I think even the “this is easy just label it” solutions turn out to be hard. What if code you wrote was assisted by an LLM, you used it to brainstorm and then adjusted / tested / rewrote portions yourself.

Does that need labeling? Do we need a label for “I leaned on Google a bit” or “I read through Python source code”.

A straight cut-and-paste, untested, would be something I would caution to outright ban, but there is just so much grey here.

brettcannon · March 30, 2023, 12:22am

I think that’s a good point because it makes you ask what are we optimizing for? Anyone can provide bad information. And anyone can provide bad information convincingly. And anyone can provide bad information convincingly that they got from somewhere else.

If it’s volume we already have spam mechanisms built into Discourse to detect tons of posts coming too quickly.

So what are we specifically trying to avoid?

CAM-Gerlach · March 30, 2023, 8:07am

An excellent, well-rounded and thought out plan—SGTM, and a thread would also make it easier for non-admins to create and maintain, as moderators, category mods and any user granted TL4 or above could contribute to it, vs. just admins with the FAQ page.
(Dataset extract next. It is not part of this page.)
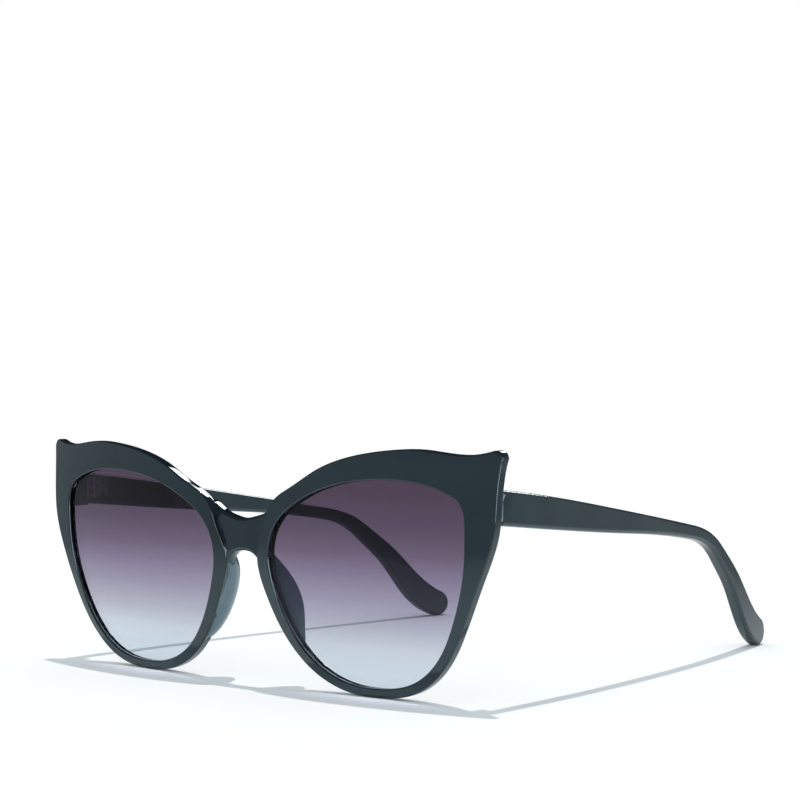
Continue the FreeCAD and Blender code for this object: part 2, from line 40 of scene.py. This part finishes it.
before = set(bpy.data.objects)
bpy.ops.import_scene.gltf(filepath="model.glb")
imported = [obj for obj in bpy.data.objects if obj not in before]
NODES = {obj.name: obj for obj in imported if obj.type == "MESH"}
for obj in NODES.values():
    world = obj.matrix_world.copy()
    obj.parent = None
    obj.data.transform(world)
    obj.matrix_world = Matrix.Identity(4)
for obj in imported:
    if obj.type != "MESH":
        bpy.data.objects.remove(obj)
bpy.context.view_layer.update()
SIDES = ("left", "right")
MM = 0.001

# Acetate: the sizes in mm of the pigment's clouds, the polish's hairlines and its waves
CLOUD_SIZE, HAIRLINE_SIZE, WAVE_SIZE = 14, 0.6, 6
WAVE_STRENGTH, WAVE_DEPTH = 0.02, 0.02 * MM
ACETATE_ROUGHNESS = {"To Min": 0.015, "To Max": 0.03}
ACETATE_IOR = 1.48

# Steel: the size in mm of the marks that barrelling leaves
MARK_SIZE = 0.4

# The lens's two faces: how the toric sheet falls back from its crown, across and up
LENS_WRAP_RADIUS, LENS_WRAP_CENTRE = 175.0 * MM, 25.3 * MM
LENS_FACE_RADIUS, LENS_FACE_CENTRE = 131.0 * MM, 38.6 * MM
LENS_EDGE_TURN = 0.5          # a triangle that faces forward or back by less is on the edge
LENS_IOR = 1.3                # low, for a lens with a thin coating against glare
# Height on the lens in mm, the tint that shows through there, and the ramp's two ends
LENS_TINT = [(5.4, "#d6e0e8"), (11.0, "#cad0da"), (16.0, "#b1b0bf"), (21.6, "#9893a9"),
             (27.0, "#827892"), (32.0, "#6b5f75"), (37.5, "#594d62"), (45.6, "#4e4051")]
LENS_LOW, LENS_HIGH = 0.0, 50.0

# Shading of the meshes: how near loose corners are joined, the angles that stay creased, and
# how much a large face outweighs a small one at their corner
WELD_DISTANCE = 0.0005 * MM
ACETATE_CREASE, PAD_CREASE, SCREW_CREASE = (math.radians(angle) for angle in (40, 50, 35))
EVEN_SHADING = 50
SCREW_SIDES = 32              # enough that a head's rim looks round

# Soft boxes that the gloss shows: direction, half their angle in degrees, brightness
SOFT_BOXES = [((-0.19, 0.755, 0.628), 11.5, 12.0), ((0.86, -0.22, 0.10), 17.0, 6.0),
              ((0.30, -0.93, 0.16), 7.0, 6.0)]
BOX_SOFTNESS = 0.004
# The room in the gloss, from the horizon up
ROOM = [(0.0, (0.38, 0.41, 0.44, 1.0)), (0.12, (0.42, 0.45, 0.48, 1.0)),
        (0.40, (0.13, 0.15, 0.17, 1.0)), (1.0, (0.07, 0.08, 0.09, 1.0))]
# A black flag in the gloss, behind the glasses: its direction, the facing at which its shade
# starts and is full, and the share of light that it leaves
FLAG = (-0.60, 0.78, 0.18)
FLAG_STARTS, FLAG_FULL, FLAG_LEAVES = 0.45, 0.85, 0.06
COOL_GLOSS = (0.72, 0.94, 1.0, 1.0)
WHITE = (1.0, 1.0, 1.0, 1.0)

# The lighting: an even room, and a lamp overhead with a little spread for the shadow's edge
LIGHT_LEVEL = (0.60, 0.655, 0.68, 1.0)
LAMP_STRENGTH, LAMP_COLOUR, LAMP_SPREAD = 1.42, (1.0, 0.93, 0.90), math.radians(1.3)
LAMP_DIRECTION = (0.05, -0.13, -1.0)

# The white sheet: how much brighter it looks to the eye, and where it fades out of the gloss
FLOOR_LIFT = 0.05
FLOOR_SIDES = 96
SHEET_NEAR, SHEET_FAR = 0.08, 0.28

# The camera: its sensor in mm, and how far it sees in metres
SENSOR_WIDTH = 36.0
VIEW_END = 200.0


# --- Colour and node helpers

def linear(hex_colour):
    """An sRGB hex colour as linear RGBA."""
    channels = [int(hex_colour[i:i + 2], 16) / 255 for i in (1, 3, 5)]
    return [c / 12.92 if c <= 0.04045 else ((c + 0.055) / 1.055) ** 2.4 for c in channels] + [1.0]


def add(tree, kind, settings=(), values=(), links=(), stops=()):
    """A node with its settings, socket values, links into it and, on a ramp, its colour stops."""
    node = tree.nodes.new(kind)
    for name, value in dict(settings).items():
        setattr(node, name, value)
    for name, value in dict(values).items():
        node.inputs[name].default_value = value
    for name, socket in dict(links).items():
        tree.links.new(socket, node.inputs[name])
    for place, colour in stops[2:]:
        node.color_ramp.elements.new(place)
    for point, (place, colour) in zip(node.color_ramp.elements if stops else (), stops):
        point.position = place
        point.color = colour
    return node


def new_material(name):
    """A material and its node tree, with nothing in the tree yet."""
    material = bpy.data.materials.new(name)
    material.use_nodes = True
    material.node_tree.nodes.clear()
    return material, material.node_tree


def grain(size_mm):
    """A noise scale, in cells to the metre, from the size of one cell."""
    return 1000 / size_mm


# --- Finishes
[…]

I do think we should revamp our “FAQ” though at some point soon to be something more generally useful and appropriate than just the standard PSF CoC, as it has the major advantage of being our one persistently and centrally accessible page that doesn’t require diving into the pinned post of a specific subforum (especially if there isn’t a way to make it non-transient once read).

The one issue with a pinned topic is, at least AFAIK, they disappear for users after being read once (unless specifically searched or browsed for). Is there a way to make them persistent? Otherwise, this leaves the FAQ as the only page that can be referred back to by users after reading it once, which I would think would be equally useful to skimming through it during onboarding. Any insight here?

I suppose anyone can in theory, yes, but the fundamental issue with LLMs, as discussed upstread and why SO banned it outright, is that it makes it categorically far easier for anyone with minimal skill and effort to provide outwardly very convincing answers that require very careful reading or non-trivial subject matter expertise to determine they are inaccurate, as they’re missing all of the numerous flags, patterns and signals that are typically used, especially by more experienced readers, to quickly evaluate the quality and credibility of an answer without having to be a subject matter expert.

Of course, the concern here has fortunately been mostly hypothetical so far on the Python Discourse, the community of askers is currently small and tight-knit enough that persistent use of these methods in a harmful manner would likely get spotted fairly quickly. And as I’ve said, I don’t think we nessesarily need to blast everybody with announcements about this at this point, as opposed to focusing on more widespread areas we can improve in the community (as @Quercus enumerated above). But I don’t think its bad to be discuss the issue and be prepared with a response if the problem does escalate.